Problem: Restate, word for word, all of the material shown below.

Supplied information:
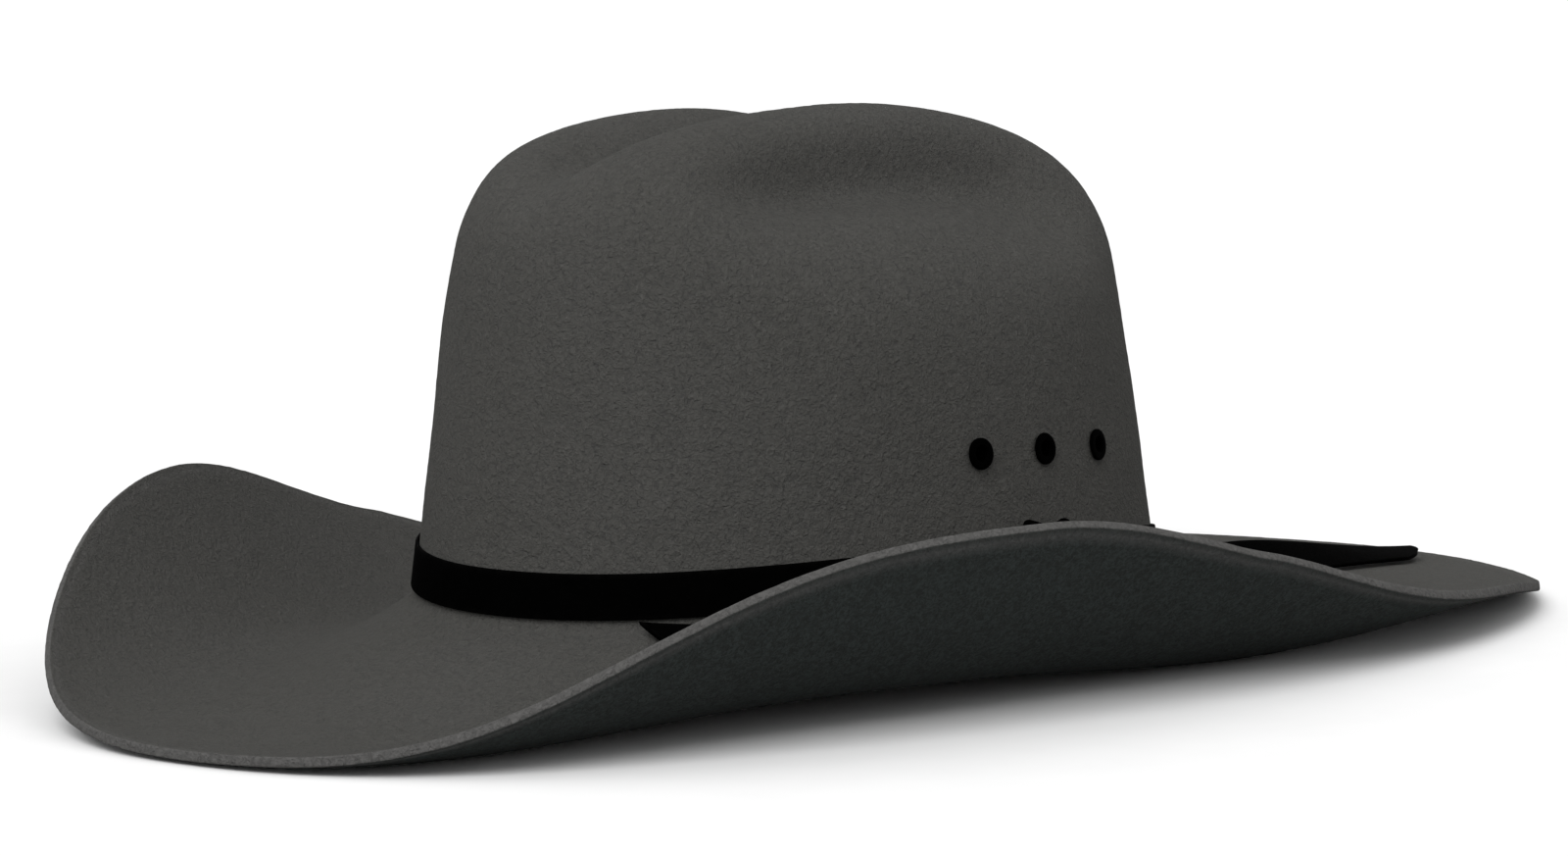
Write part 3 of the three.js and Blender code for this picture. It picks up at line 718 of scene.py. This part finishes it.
def tail(name, node, line, facts, round_end):
    """A flat strip on the brim that turns from upright at the knot to almost flat at its end."""
    stations = TAIL_STATIONS
    section = np.array(fine_section(TAIL_WIDTH, TAIL_THICK, TAIL_CORNER))
    follow = traced(line, FELT / 2 + TAIL_LIFT)
    ends = follow(np.array([0.0, 1.0]))[0]
    length = np.linalg.norm(ends[1] - ends[0])
    across, through = section[:, 0][None], section[:, 1][None]
    w = across / TAIL_WIDTH
    cut = 1 - facts["slant"] / length * (1 - w) - round_end / length * np.abs(2 * w - 1) ** 2.5
    along = np.linspace(0, 1, stations + 1)[:, None]
    share = along * cut
    foot, up, run = follow(share)
    inward = unit(np.cross(up, run))
    inward = inward * np.where(inward[..., :1] > 0, -1, 1)
    turned_share = smooth(0, 1, share ** facts["twist_power"])
    twist = (mix(facts["twist_start"], facts["twist_end"], turned_share) * DEG)[..., None]
    side = inward * np.cos(twist) + up * np.sin(twist)
    face = up * np.cos(twist) - inward * np.sin(twist)
    lead = lead_in(np.sign(facts["start"]), foot[0, 0], side[0, 0], face[0, 0], run[0, 0])
    foot, side, face = (np.concatenate([np.broadcast_to(a, (len(a),) + b.shape[1:]), b])
                        for a, b in zip(lead, (foot, side, face)))
    points = (foot + side * across[..., None] + face * through[..., None]).reshape(-1, 3)
    stations += len(lead[0])
    along = np.concatenate([np.zeros((len(lead[0]), 1)), along])
    edge = np.minimum(across, TAIL_WIDTH - across) < WORN_EDGE
    worn = np.where(edge | (along > TAIL_TIP), 1.0, WORN_FACE)
    n = len(section)
    faces = grid_faces(stations + 1, n)
    faces += [tuple(range(n))[::-1], tuple(stations * n + k for k in range(n))]
    obj = make_piece(name, points, faces, STRAP_LOOK, "hatband_set", [node])
    set_attribute(obj, "worn", worn.ravel())
    follow_middle = (foot + side * TAIL_WIDTH / 2)[:, 0]
    length = float(np.linalg.norm(np.diff(follow_middle, axis=0), axis=1).sum())
    return obj


# Each turn of the wrap: its lean in degrees, its place along the band, and its depth, height and width.
WRAP_TURNS = ((17, -6.4, 3.6, 15.4, 9.4), (-15, 3.0, 3.6, 13.2, 9.4), (0, -1, 4.8, 12.6, 9.0))
WRAP_THICK, WRAP_STEPS = 1.0, 56
WRAP_BOW = 260.0  # twice the radius that its back is bowed to
WRAP_WORN = 0.2
FOLD_ROWS, FOLD_MARGIN, FOLD_SHARE = 9, 1.7, 0.92  # the strap folded inside a turn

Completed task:
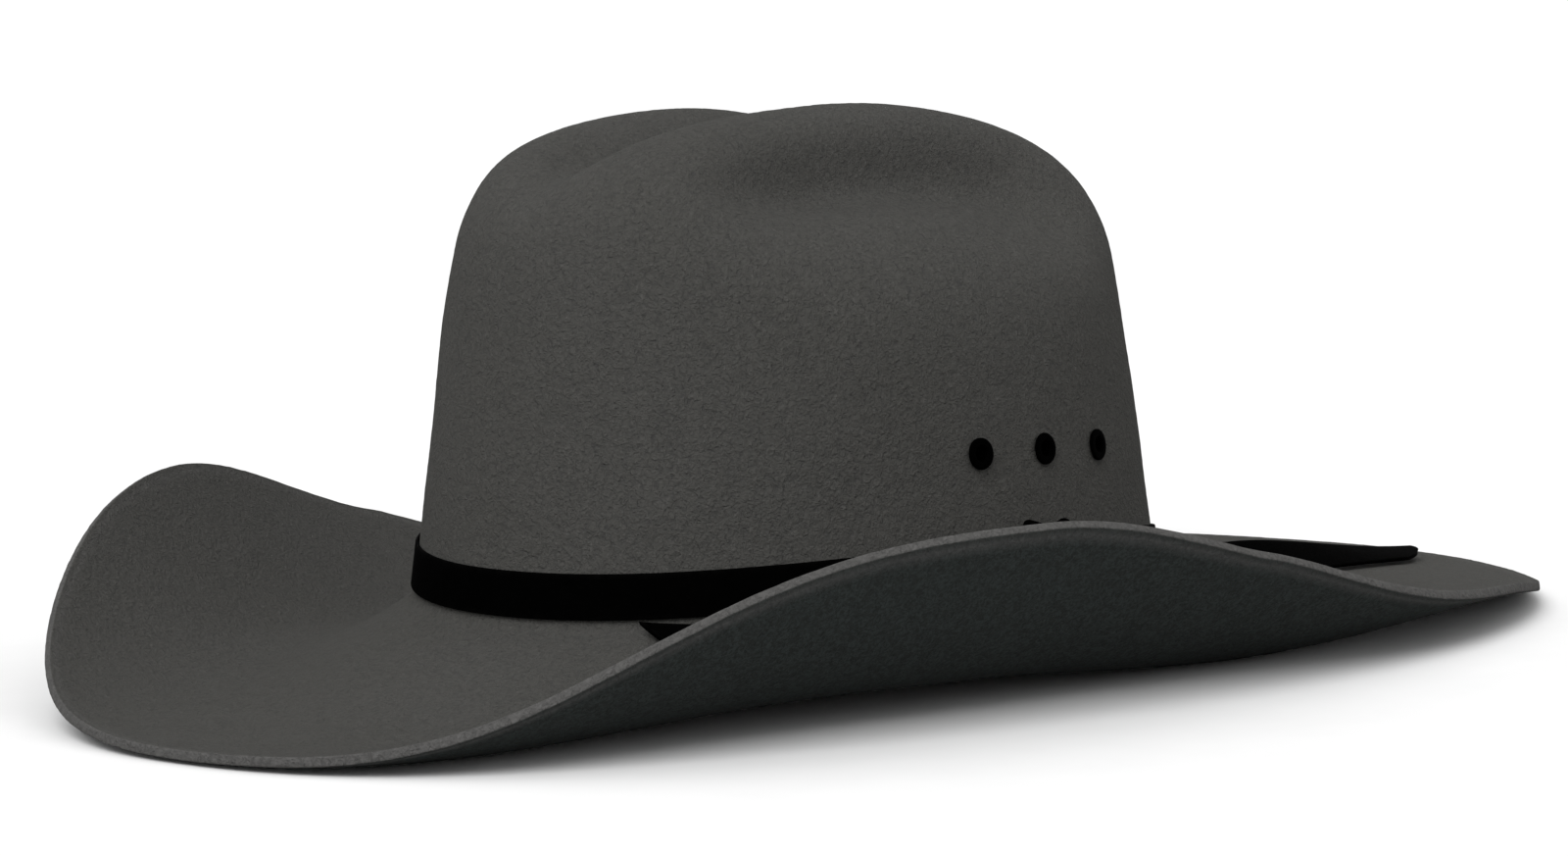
Write part 3 of the three.js and Blender code for this picture. It picks up at line 718 of scene.py. This part finishes it.
def tail(name, node, line, facts, round_end):
    """A flat strip on the brim that turns from upright at the knot to almost flat at its end."""
    stations = TAIL_STATIONS
    section = np.array(fine_section(TAIL_WIDTH, TAIL_THICK, TAIL_CORNER))
    follow = traced(line, FELT / 2 + TAIL_LIFT)
    ends = follow(np.array([0.0, 1.0]))[0]
    length = np.linalg.norm(ends[1] - ends[0])
    across, through = section[:, 0][None], section[:, 1][None]
    w = across / TAIL_WIDTH
    cut = 1 - facts["slant"] / length * (1 - w) - round_end / length * np.abs(2 * w - 1) ** 2.5
    along = np.linspace(0, 1, stations + 1)[:, None]
    share = along * cut
    foot, up, run = follow(share)
    inward = unit(np.cross(up, run))
    inward = inward * np.where(inward[..., :1] > 0, -1, 1)
    turned_share = smooth(0, 1, share ** facts["twist_power"])
    twist = (mix(facts["twist_start"], facts["twist_end"], turned_share) * DEG)[..., None]
    side = inward * np.cos(twist) + up * np.sin(twist)
    face = up * np.cos(twist) - inward * np.sin(twist)
    lead = lead_in(np.sign(facts["start"]), foot[0, 0], side[0, 0], face[0, 0], run[0, 0])
    foot, side, face = (np.concatenate([np.broadcast_to(a, (len(a),) + b.shape[1:]), b])
                        for a, b in zip(lead, (foot, side, face)))
    points = (foot + side * across[..., None] + face * through[..., None]).reshape(-1, 3)
    stations += len(lead[0])
    along = np.concatenate([np.zeros((len(lead[0]), 1)), along])
    edge = np.minimum(across, TAIL_WIDTH - across) < WORN_EDGE
    worn = np.where(edge | (along > TAIL_TIP), 1.0, WORN_FACE)
    n = len(section)
    faces = grid_faces(stations + 1, n)
    faces += [tuple(range(n))[::-1], tuple(stations * n + k for k in range(n))]
    obj = make_piece(name, points, faces, STRAP_LOOK, "hatband_set", [node])
    set_attribute(obj, "worn", worn.ravel())
    follow_middle = (foot + side * TAIL_WIDTH / 2)[:, 0]
    length = float(np.linalg.norm(np.diff(follow_middle, axis=0), axis=1).sum())
    return obj


# Each turn of the wrap: its lean in degrees, its place along the band, and its depth, height and width.
WRAP_TURNS = ((17, -6.4, 3.6, 15.4, 9.4), (-15, 3.0, 3.6, 13.2, 9.4), (0, -1, 4.8, 12.6, 9.0))
WRAP_THICK, WRAP_STEPS = 1.0, 56
WRAP_BOW = 260.0  # twice the radius that its back is bowed to
WRAP_WORN = 0.2
FOLD_ROWS, FOLD_MARGIN, FOLD_SHARE = 9, 1.7, 0.92  # the strap folded inside a turn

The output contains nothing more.